Print the listing below from its opening line through the line holding "return [(-x, z)", both ends included.

**** The data ****

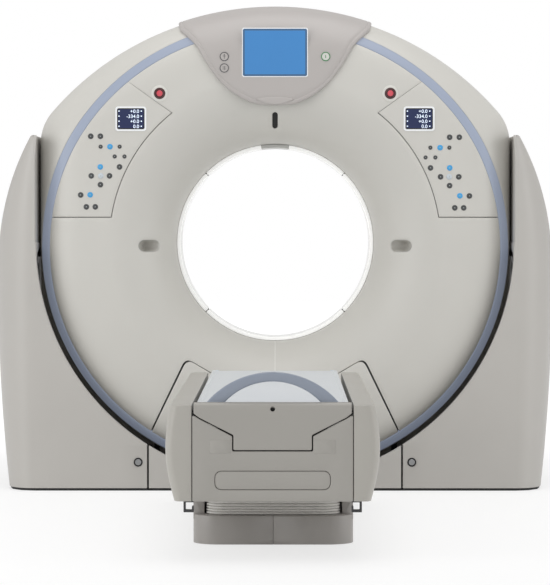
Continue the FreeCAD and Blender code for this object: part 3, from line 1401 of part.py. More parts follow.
def tee_corners(inset):
    """The near end's upper cover, seen from the front: a bar with a stem below its middle."""
    half, top = S.end_half - inset, S.top_z
    high, low = S.tee_top_z + inset, S.tee_stem_low + inset
    stem, neck = S.tee_stem_half - inset, S.tee_stem_top + inset
    knee_x = S.end_half - S.end_roll
    knee_z = S.tee_top_z - S.end_roll * 0.62 + inset
    right = [(half, top), (half, high), (knee_x, knee_z), (stem, neck), (stem, low)]
    return [(-x, z) for x, z in right] + list(reversed(right))


def end_covers():
    """The near end: a lower cover fixed to the couch and an upper one that travels with the tabletop."""
    lower = body("end_lower_body")
    sketch = sketch_on(lower, "end_lower_outline", "XZ", S.couch_reach)
    half, low = S.end_half, S.couch_bottom
    corners = [(-half, low), (half, low)] + list(reversed(tee_corners(0)[1:-1]))
    outline(sketch, corners)
    pad(lower, sketch, S.end_plate, True)
    window = sketch_on(lower, "access_window", "XZ", S.couch_reach)
    rectangle(window, (-S.access_half, S.access_low), (S.access_half, S.access_high))
    pocket(lower, window, S.end_plate)

    def window_corner(edge):
        middle = edge.BoundBox.Center
        near_x = abs(abs(middle.x) - float(S.access_half)) < 1
        near_z = float(S.access_low) - 1 < middle.z < float(S.access_high) + 1
        return runs_along(edge, Vector(0, 1, 0)) and near_x and near_z

    round_edges(lower, "access_window_round", S.access_round, window_corner)
    keep("end_cover_lower", lower, COUCH)

    plate = body("access_body")
    gap = S.seam / 2
    sketch = sketch_on(plate, "access_outline", "XZ", S.couch_reach)
    wide = S.access_half - gap
    rectangle(sketch, (-wide, S.access_low + gap), (wide, S.access_high - gap))
    pad(plate, sketch, S.end_plate, True)
    round_edges(plate, "access_corners", S.access_round - gap, lambda e: runs_along(e, Vector(0, 1, 0)))
    keep("end_access_plate", plate, COUCH)

    upper = body("end_upper_body")
    sketch = sketch_on(upper, "end_upper_outline", "XZ", S.couch_reach)
    outline(sketch, tee_corners(S.groove))
    pad(upper, sketch, S.end_block, True)
    front = -float(S.couch_reach)

    def top_edge(edge):
        box_of = edge.BoundBox
        level = abs(box_of.ZMin - float(S.top_z)) < 0.1 and abs(box_of.ZMax - float(S.top_z)) < 0.1
        return level and abs(box_of.YMax - front) < 0.1

    round_edges(upper, "end_upper_roll", S.end_roll, top_edge)
    hole = sketch_on(upper, "lock_hole", "XZ", S.couch_reach)
    circle(hole, (0, S.lock_z), S.lock_radius)
    pocket(upper, hole, S.lock_depth)
    keep("end_cover_upper", upper, COUCH)


def lower_pan():
    """The couch's lower cover, open over the base for the lift column, and the hooks under its near end."""
    half = S.end_half
    near, far = -S.couch_reach + S.end_plate, -S.couch_far
    plate = box("pan_plate", (-half, near, S.couch_bottom), (half, far, S.couch_bottom + S.pan_wall))
    long = S.column_length / 2 + S.pan_well
    wide = S.column_width / 2 + S.pan_well
    low, high = S.couch_bottom, S.couch_bottom + S.pan_wall
    well = box("pan_opening", (-wide, BASE_MID - long, low), (wide, BASE_MID + long, high))
    keep("lower_pan", cut("pan_cut", plate, [well]), COUCH)
    hooks = []
    strap, wide, low = S.hook_strap, S.hook_width, S.couch_bottom - S.hook_reach
    inner = S.end_half - S.hook_tuck
    outer = inner + wide
    for side, sign in SIDES:
        hook = body(f"{side}_hook_body")
        sketch = sketch_on(hook, f"{side}_hook_outline", "XZ", S.couch_reach - S.hook_place)
        corners = [
            (inner, S.couch_bottom),
            (inner, S.couch_bottom - strap),
            (outer - strap, S.couch_bottom - strap),
            (outer - strap, low + strap),
            (inner + strap, low + strap),
            (inner + strap, low + 3 * strap),
            (inner, low + 3 * strap),
            (inner, low),
            (outer, low),
            (outer, S.couch_bottom),
        ]
        if sign < 0:
            corners = [(-x, z) for x, z in reversed(corners)]
        outline(sketch, corners)
        pad(hook, sketch, S.hook_depth, True)
        hooks.append(hook)
    keep("hooks", group("hook_set", hooks), COUCH)


def top_form(name):
    """The tabletop's form: flat above, its underside a shallow belly."""
    top = body(name)
    near = S.couch_reach - S.end_block
    sketch = sketch_on(top, f"{name}_section", "XZ", near)
    half, edge_z = S.top_half, S.top_z - S.top_edge
    corners = ((-half, S.top_z), (-half, edge_z), (half, edge_z), (half, S.top_z))
    outline(sketch, corners, {1: arc_radius(2 * half, S.top_belly - S.top_edge)})
    pad(top, sketch, near - S.couch_far, True)
    return top


def tabletop():
    keep("tabletop", top_form("tabletop_body"), COUCH)
    arch_handle()
    runners()


def arch_handle():
    """The arch that stands across the tabletop's near end."""
    handle = body("handle_body")
    near, bar = S.couch_reach - S.handle_setback, S.handle_bar
    sketch = sketch_on(handle, "handle_arch", "XZ", near)
    out, inner = S.handle_half, S.handle_half - S.handle_foot
    outline(sketch, ((-out, S.top_z), (out, S.top_z)), {1: arc_radius(2 * out, S.handle_rise)})
    pad(handle, sketch, bar, True)
    hollow = sketch_on(handle, "handle_hollow", "XZ", near)
    arch = {1: arc_radius(2 * inner, S.handle_rise - bar)}
    outline(hollow, ((-inner, S.top_z), (inner, S.top_z)), arch)
    pocket(handle, hollow, bar, False)
    bevel_edges(handle, "handle_bevel", bar / 4, lambda e: isinstance(e.Curve, Part.Circle))
    keep("arch_handle", handle, COUCH)


def runners():
    """The four blocks under the tabletop that ride on the rails."""
    blocks = []
    middle, half_w = S.beam_inner + S.beam_width / 2, S.rail_width / 2
    low = S.beam_top + S.rail_height + S.runner_gap
    rail_near = -S.couch_reach + S.beam_near + S.rail_set
    rail_far = -S.couch_far - S.beam_far - S.rail_set
    first = rail_near + S.rail_end
    second = rail_far - S.rail_end / 2 - S.table_travel - S.runner_length
    for y in (first, second):
        for sign in (-1, 1):
            x = sign * middle
            start = (x - half_w, y, low)
            blocks.append(box("runner", start, (x + half_w, y + S.runner_length, S.top_z - S.top_edge)))
    keep("runners", cut("runner_cut", group("runner_blocks", blocks), [top_form("tabletop_tool")]), COUCH)


# ---------------------------------------------------------------- building and writing


def check(thing):
    if "Invalid" in thing.State or "Error" in thing.State:
        raise ValueError(f"{thing.Label} failed: {thing.State}")


def main():
    gantry_covers()
    emergency_buttons()
    floor_frame()
    pedestals()
    stand_covers()
    skirts()
    cover_latches()
    tilt_frame()
    rotor()
    couch_base()
    for number, node in enumerate(("column_outer", "column_middle", "column_inner")):
        stage(node, number)
    bellows()
    couch_frame()
    side_covers()
    end_covers()
    lower_pan()
    tabletop()
    doc.recompute()
    for thing in doc.Objects:
        check(thing)
    os.makedirs("parts", exist_ok=True)
    for thing in PIECES:
        shape = thing.Shape
        if shape.isNull() or not shape.isValid():
            raise ValueError(f"{thing.Label} has no valid shape")
        shape.exportStep(f"parts/{thing.Label}.step")
    print(len(PIECES), "sub-parts written")


main()
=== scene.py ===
"""The looks of the CT scanner: covers, displays, keys, bellows and couch, dressed over the frame."""

import logging
import math
from collections.abc import Callable, Iterable, Iterator, Sequence
from contextlib import contextmanager
from dataclasses import dataclass, field
from enum import Enum
from functools import cache

import bmesh
import bpy
import numpy as np
from mathutils import Matrix, Vector
from mathutils.geometry import delaunay_2d_cdt

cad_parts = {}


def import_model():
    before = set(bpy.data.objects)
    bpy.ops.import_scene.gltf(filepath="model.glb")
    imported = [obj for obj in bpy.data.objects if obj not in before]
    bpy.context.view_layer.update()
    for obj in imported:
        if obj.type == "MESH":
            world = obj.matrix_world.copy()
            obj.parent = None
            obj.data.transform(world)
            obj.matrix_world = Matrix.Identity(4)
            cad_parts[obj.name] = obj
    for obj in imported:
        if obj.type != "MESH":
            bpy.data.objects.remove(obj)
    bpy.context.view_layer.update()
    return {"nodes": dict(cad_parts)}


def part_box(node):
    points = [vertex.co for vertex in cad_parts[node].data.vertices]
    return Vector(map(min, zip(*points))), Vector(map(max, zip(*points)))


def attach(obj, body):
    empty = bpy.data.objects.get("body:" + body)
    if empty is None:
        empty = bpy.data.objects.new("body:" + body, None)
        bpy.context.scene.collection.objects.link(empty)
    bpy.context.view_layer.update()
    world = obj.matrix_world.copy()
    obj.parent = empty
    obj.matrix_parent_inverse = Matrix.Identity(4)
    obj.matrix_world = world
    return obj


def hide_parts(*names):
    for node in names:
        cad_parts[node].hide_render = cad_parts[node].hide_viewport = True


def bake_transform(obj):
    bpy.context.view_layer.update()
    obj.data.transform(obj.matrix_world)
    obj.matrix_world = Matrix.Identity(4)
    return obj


log = logging.getLogger("ct_scanner")

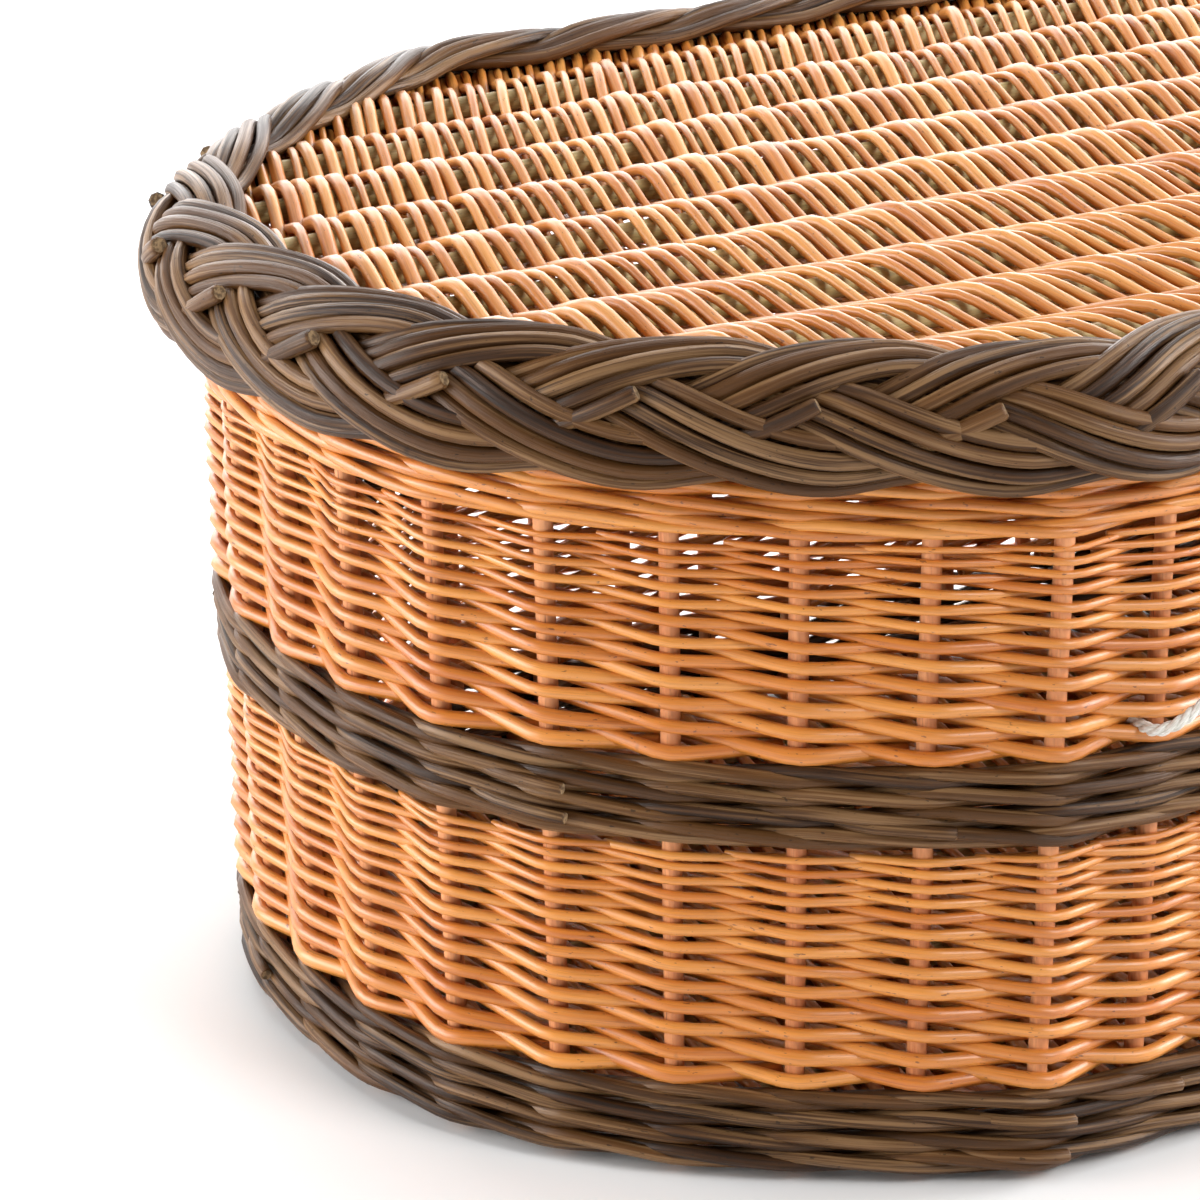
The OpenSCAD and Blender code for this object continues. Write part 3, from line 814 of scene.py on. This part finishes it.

****

* [Correct response]:
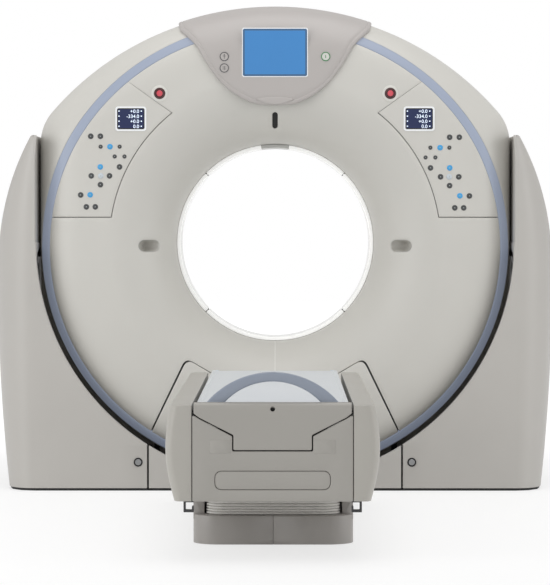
Continue the FreeCAD and Blender code for this object: part 3, from line 1401 of part.py. More parts follow.
def tee_corners(inset):
    """The near end's upper cover, seen from the front: a bar with a stem below its middle."""
    half, top = S.end_half - inset, S.top_z
    high, low = S.tee_top_z + inset, S.tee_stem_low + inset
    stem, neck = S.tee_stem_half - inset, S.tee_stem_top + inset
    knee_x = S.end_half - S.end_roll
    knee_z = S.tee_top_z - S.end_roll * 0.62 + inset
    right = [(half, top), (half, high), (knee_x, knee_z), (stem, neck), (stem, low)]
    return [(-x, z) for x, z in right] + list(reversed(right))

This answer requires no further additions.